Sandra Gail Lambert
Sandra Gail Lambert writes fiction and memoir that is often about the body and its relationship to the natural world. She is the author of the Lammy-nominated memoir A Certain Loneliness (University of Nebraska Press/2018) and a novel, The River’s Memory. She is a 2018 NEA Creative Writing Fellow and a nominee for the Krause Essay Prize. Her current novel, The Sacrifice Zone, is serialized on Substack.
Her writing has been widely anthologized and has also been accepted by a variety of journals including The New York Times, The Sun Magazine, Orion, and The Paris Review. She is the co-editor, along with Sarah Einstein, of the anthology Older Queer Voices: The Intimacy of Survival.

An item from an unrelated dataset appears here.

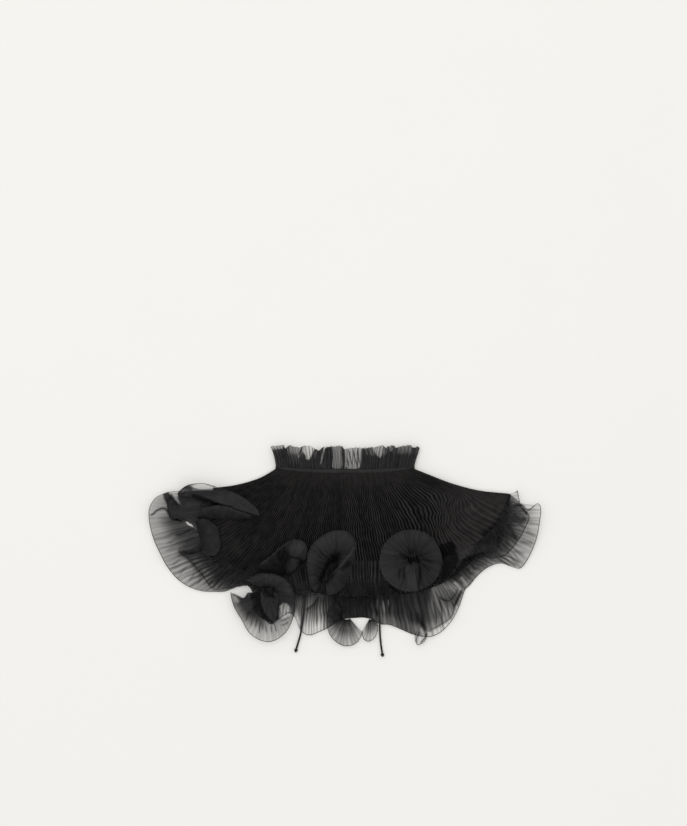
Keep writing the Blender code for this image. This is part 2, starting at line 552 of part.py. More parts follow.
def neck_frill(material):
    """The frill that stands on the neckband, one pleated strip round the neck."""
    count = 2 * FRILL_PLEATS
    back = CLOTH / 2 + FRILL_RELIEF
    stations = 3
    grid = []
    for number, (x, z) in enumerate(neck_loop(NECK_HALF, back, FRONT_LEVEL, count)):
        foot = band_top(x) + SEAM
        top = FRILL_TOP + 0.8 * math.sin(0.8 * number)
        rib = []
        for part in np.linspace(0.0, 1.0, stations + 1):
            widen = 1.0 + (FRILL_FLARE - 1.0) * part ** 1.5
            rib.append(np.array([x * widen, foot + (top - foot) * part, z]))
        grid.append(rib)
    relief = FRILL_RELIEF * np.linspace(0.5, 1.0, stations + 1)
    lift = np.outer(np.where(np.arange(count + 1) % 2, -1.0, 1.0), relief)
    return wall("neck_frill", np.array(grid), CLOTH, material, lift)


def tie(name, route, material):
    """A thin cord along a smooth curve through its route."""
    marks = np.array(route)
    data = bpy.data.curves.new(name, "CURVE")
    data.dimensions = "3D"
    data.bevel_depth = TIE / 2 * MM
    data.bevel_resolution = TIE_SIDES
    data.use_fill_caps = True
    line = data.splines.new("POLY")
    places = places_along(marks, TIE_POINTS - 1)
    line.points.add(TIE_POINTS - 1)
    for point, place in zip(line.points, places):
        point.co = (*to_metres(through(marks, place)), 1.0)
    data.materials.append(material)
    piece = bpy.data.objects.new(name, data)
    bpy.context.collection.objects.link(piece)
    return piece


def knot(name, route, material):
    """The knot at the end of a tie: a small rounded bead in line with it."""
    end = np.array(route[-1])
    way = end - np.array(route[-2])
    way[2] = 0.0
    way = way / np.linalg.norm(way)
    centre = end + way * (KNOT[0] + SEAM)
    centre[2] = KNOT[1]
    mesh = bmesh.new()
    bmesh.ops.create_icosphere(mesh, subdivisions=2, radius=1.0)
    aside = np.array([-way[1], way[0], 0.0])
    for vertex in mesh.verts:
        x, y, z = vertex.co
        place = centre + way * (x * KNOT[0]) + aside * (y * KNOT[1]) + np.array([0.0, 0.0, z * KNOT[1]])
        vertex.co = to_metres(place)
    mesh.normal_update()
    return add_object(name, mesh, material)


def build():
    """Make every piece of the collar."""
    clear_scene()
    chiffon = cloth_material("chiffon", BLACK, 0.85)
    sheer = cloth_material("sheer_chiffon", BLACK, 0.8)
    satin = cloth_material("satin_band", BAND_BLACK, 0.5)
    cord = cloth_material("tie_cord", BAND_BLACK, 0.7)
    neck_frill(sheer)
    neckband(satin)
    front_hem = front_body(chiffon)
    left_hem = back_body("body_back_left", BACK_LEFT_RIBS, chiffon)
    right_hem = back_body("body_back_right", BACK_RIGHT_RIBS, chiffon)
    strip("flounce_front", FRONT_FLOUNCE, 34, 4, 0.35, sheer, front_hem)
    strip("flounce_back_left", BACK_LEFT_FLOUNCE, 24, 4, 0.0, sheer, left_hem)
    strip("flounce_back_right", BACK_RIGHT_FLOUNCE, 22, 4, 0.0, sheer, right_hem)
    strip("fold_leaf", LEAF_FOLD, 4, 5, 0.3, sheer)
    strip("fold_lower_leaf", LOWER_LEAF_FOLD, 4, 3, 0.2, sheer)
    strip("fold_crescent", CRESCENT_FOLD, 5, 4, 0.2, sheer)
    for name, (rim, throat, slot, rise) in FLUTES.items():
        reach = sum(row[1] for row in rim) / len(rim)
        sweep = abs(rim[-1][0] - rim[0][0])
        pleats = max(3, round(math.radians(sweep) * reach / 14.0))
        stations = 5 if reach > 30.0 else 4
        flute(name, rim, throat, slot, rise, pleats, stations, 0.4, sheer)
    tie("tie_left", LEFT_TIE, cord)
    tie("tie_right", RIGHT_TIE, cord)
    knot("knot_left", LEFT_TIE, cord)
    knot("knot_right", RIGHT_TIE, cord)


build()
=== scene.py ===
"""Looks of the pleated chiffon collar: sheer pleated cloth, rolled hems, a neckband and two tied cords.

Every table is in millimetres, as in the part's source: x to the right of the collar as it lies, y towards
the neck, z up from the surface that it lies on.
"""

import math

import bpy
import numpy as np
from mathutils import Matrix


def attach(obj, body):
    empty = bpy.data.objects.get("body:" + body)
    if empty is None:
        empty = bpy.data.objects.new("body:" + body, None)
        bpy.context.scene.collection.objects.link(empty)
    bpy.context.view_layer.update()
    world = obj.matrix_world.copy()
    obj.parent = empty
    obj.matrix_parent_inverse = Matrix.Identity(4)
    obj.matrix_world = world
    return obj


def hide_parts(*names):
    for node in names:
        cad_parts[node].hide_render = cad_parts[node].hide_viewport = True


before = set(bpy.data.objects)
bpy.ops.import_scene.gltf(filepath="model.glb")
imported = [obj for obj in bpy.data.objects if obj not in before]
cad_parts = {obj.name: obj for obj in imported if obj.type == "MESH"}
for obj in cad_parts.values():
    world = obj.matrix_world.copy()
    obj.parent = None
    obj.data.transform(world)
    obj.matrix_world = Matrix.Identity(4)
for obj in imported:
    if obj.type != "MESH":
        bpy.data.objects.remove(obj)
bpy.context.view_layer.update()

MM = 0.001
MIDDLE = (-0.1, -0.8)         # middle of the collar's outline in the tables' own x and y

# View
PIXEL = 1.2                   # millimetres of the surface in one pixel of the photo
PICTURE = (687, 826)
PICTURE_MIDDLE = (-1.8, 157.8)
CAMERA_HEIGHT = 1.2
SURFACE_HALF = 3.0            # half the side of the surface, in metres
ROOM_LIGHT = 0.84             # light from all round
LAMP_SIZE = (2.5, 2.0)        # the large light, in metres and watts, with its turns in degrees
LAMP_POWER = 36.0
LAMP_PLACE = (-0.6, 1.2, 4.0)
LAMP_TURN = (-16.0, -8.5, 0.0)
LAYERS = 64                   # sheer surfaces that light may pass
BOUNCES = 16

# The weave of the chiffon
THREAD = 0.3                  # from one thread to the next
THREAD_HEIGHT = 0.00008       # in metres
THREAD_POWERS = (0.75, 1.2)   # how the gaps of the cloth open between threads and close on them
BAND_A_MM = 0.314             # scale of a wave texture whose bands are a millimetre apart
SHEEN_TINT = (0.86, 0.84, 0.9, 1.0)

# Each chiffon's colour at its deepest painted shade and at its strongest painted highlight, its roughness,
# gloss and sheen
CHIFFONS = {
    "plisse_chiffon": ((0.0015, 0.0015, 0.0015), (0.054, 0.050, 0.0485), 0.72, 0.06, 0.01),
    "sheer_chiffon": ((0.0015, 0.0015, 0.0015), (0.053, 0.050, 0.052), 0.7, 0.08, 0.01),
    "band_chiffon": ((0.006, 0.006, 0.006), (0.060, 0.057, 0.056), 0.5, 0.12, 0.02),
}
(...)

Lambert lives with her wife in Gainesville, Florida—a home base for trips to her beloved rivers and marshes.
She grew up a military brat which meant she lived a lot of places, but most of her childhood, except for a stint at the Warm Springs Polio Foundation, was spent in Norway.
Lambert has always believed in books. She’d sneak the latest Nancy Drew open inside her elementary school math texts (which explains her shaky division skills), read through whole libraries, and ended up running a feminist bookstore for the most of a decade.
It wasn’t until Lambert was well into her forties that she thought of herself as writer. At age sixty-two, her debut novel The River’s Memory was published, and at sixty-six her memoir A Certain Loneliness was released.